- _WHAT IS BEING ASKED_: From the records below, copy out exactly the lines from the one containing "Write part 4" to the one containing "return np.where(share <", both included. Add nothing else.

- _DATASET EXCERPTS_:
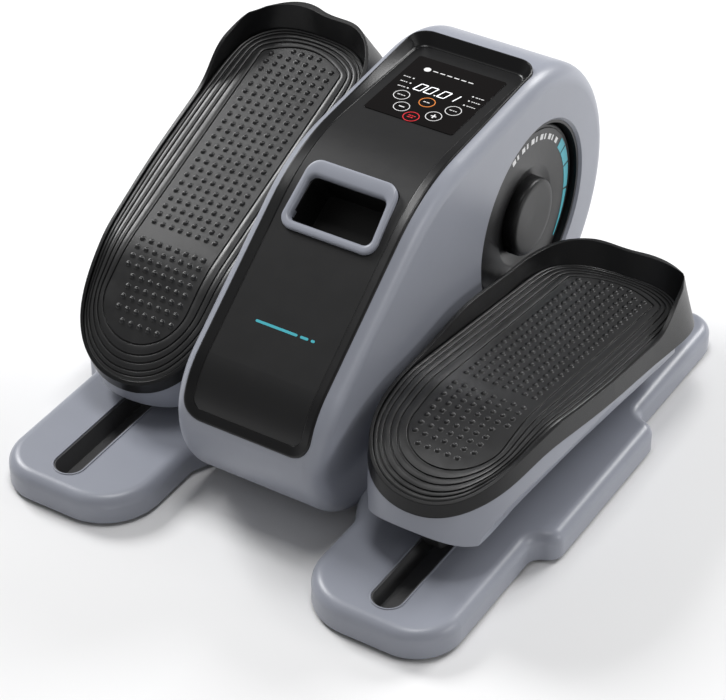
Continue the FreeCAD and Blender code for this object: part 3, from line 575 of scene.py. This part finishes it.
class Profile:
    """Nose arc, slope, brow arc and top in the YZ plane, as rows of (y, z, ny, nz).

    slope_d and top_d are the distances of the two straight lines from the origin.
    """

    def __init__(self, nose_r, slope_d, brow_r, top_slope, top_d):
        n1, n2 = normal(SLOPE), normal(top_slope)
        d1, d2 = slope_d - brow_r, top_d - brow_r
        det = n1[0] * n2[1] - n1[1] * n2[0]
        centre = ((d1 * n2[1] - d2 * n1[1]) / det, (n1[0] * d2 - n2[0] * d1) / det)
        self.rows = []
        for angle in (*range(180, 126, -3), 90 + SLOPE):
            self.add(NOSE, nose_r, angle)
        span = 90 + SLOPE, 90 + top_slope
        for k in range(17):
            self.add(centre, brow_r, span[0] + (span[1] - span[0]) * k / 16)
        y, z, _, _ = self.rows[-1]
        ahead = heading(top_slope)
        for length in (100, 200):
            self.rows.append((y + length * ahead[0], z + length * ahead[1], *n2))

    def add(self, centre, radius, angle):
        n = heading(angle)
        self.rows.append((centre[0] + radius * n[0], centre[1] + radius * n[1], *n))

    def seek(self, value, key):
        """The row, interpolated, where key(row) reaches value."""
        previous = self.rows[0]
        for row in self.rows[1:]:
            if key(row) >= value:
                a, b = key(previous), key(row)
                t = 0.0 if b == a else max(0.0, (value - a) / (b - a))
                return tuple(p + (q - p) * t for p, q in zip(previous, row))
            previous = row
        return previous

    def at(self, kind, value):
        """The row at a y, at a z, or at a length c along the sweep."""
        return self.seek(value, READ[kind])


READ = {"y": lambda row: row[0], "z": lambda row: row[1], "c": lambda row: dot(heading(SWEEP), row)}
SLOPE_D = dot(normal(SLOPE), NOSE) + NOSE_R
TOP_D = dot(normal(TOP_SLOPE), CRANK) + BACK_R
HOOD_LINE = Profile(NOSE_R, SLOPE_D, BROW_R, TOP_SLOPE, TOP_D)
PANEL_LINE = Profile(NOSE_R - PANEL_DROP, SLOPE_D - PANEL_DROP, PANEL_BROW_R, PANEL_SLOPE,
                     dot(normal(PANEL_SLOPE), PANEL_POINT))


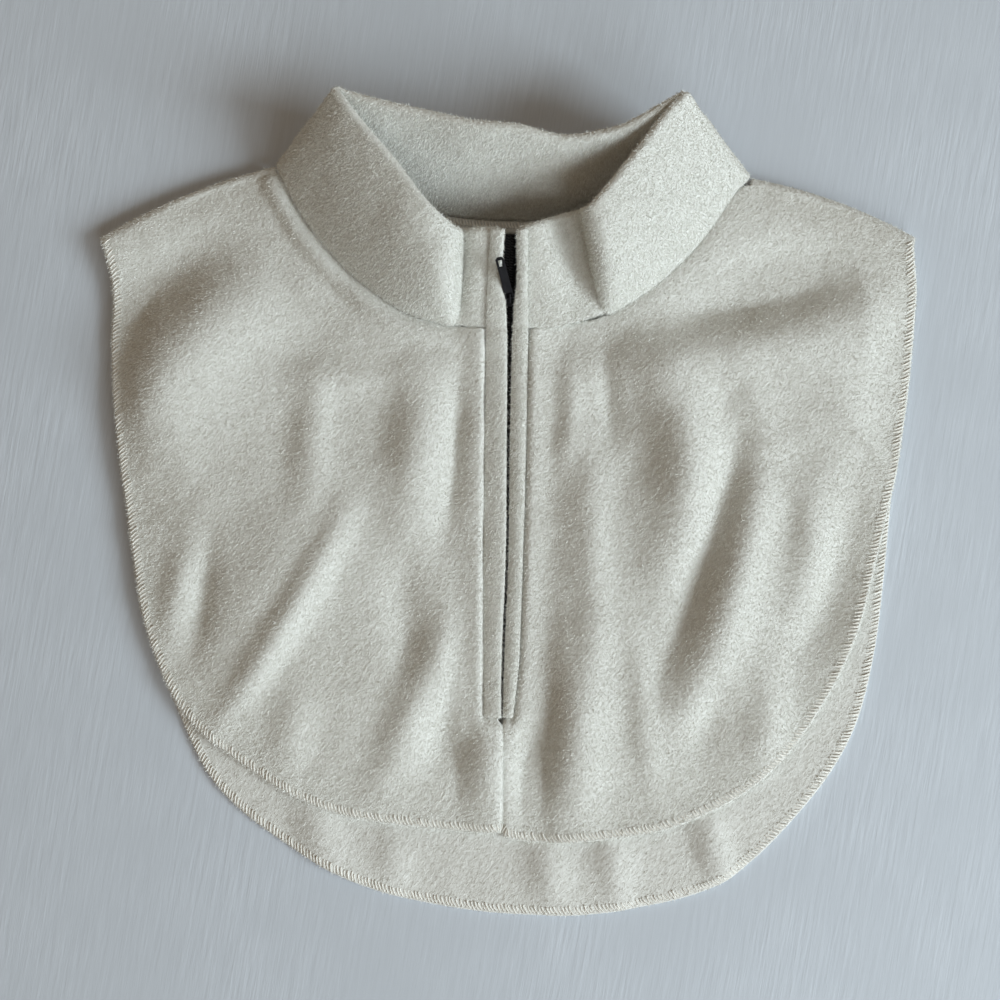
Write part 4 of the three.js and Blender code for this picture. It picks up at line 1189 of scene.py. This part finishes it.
def path_height(share):
    size = sizes()
    seam = (collar_top_y() - neck_front_y()) / size.zip_length
    y = collar_top_y() - share * size.zip_length
    top = COLLAR["top_z"][0] * size.collar_stand
    rising = lerp(top, size.front_neck_rise, np.clip(share / seam, 0, 1))
    return np.where(share < seam, rising, centre_height(y))


def path_frame(share):
    """Points of the zip's centre path, and the direction off its face"""
    y = collar_top_y() - share * sizes().zip_length
    points = vector(0.0, y, path_height(share))
    low = np.maximum(share - 0.01, 0)
    high = np.minimum(share + 0.01, 1)
    run_y = (high - low) * sizes().zip_length
    run_z = path_height(low) - path_height(high)
    return points, unit(vector(0.0, -run_z, run_y))


def below_seam(share):
    """Length along the zip from the neck seam to a share"""
    return share * sizes().zip_length - (collar_top_y() - neck_front_y())


def half_cloth(share):
    size = sizes()
    thinned = smooth(SEAM_PASS, SEAM_PASS + SEAM_FADE, below_seam(share))
    return lerp(size.collar_wall, size.fleece, thinned) / 2


def tape_top(share):
    ease = CORNER_EASE * bell(below_seam(share), SEAM_FADE / 2)
    return -half_cloth(share) - sizes().piece_gap - ease


def strip_rings(shares, left, right, profile):
    """Rings of a strip along the zip. A profile gives each point of the section as a share
    of the width, and its level."""
    base, normal = path_frame(shares)
    centre = zip_at(shares)["centre"]
    rings = []
    for across, level in profile:
        point = base + normal * level[:, None]
        point[:, 0] = centre + lerp(left, right, across)
        rings.append(point)
    return np.stack(rings, axis=1)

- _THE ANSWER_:
Write part 4 of the three.js and Blender code for this picture. It picks up at line 1189 of scene.py. This part finishes it.
def path_height(share):
    size = sizes()
    seam = (collar_top_y() - neck_front_y()) / size.zip_length
    y = collar_top_y() - share * size.zip_length
    top = COLLAR["top_z"][0] * size.collar_stand
    rising = lerp(top, size.front_neck_rise, np.clip(share / seam, 0, 1))
    return np.where(share < seam, rising, centre_height(y))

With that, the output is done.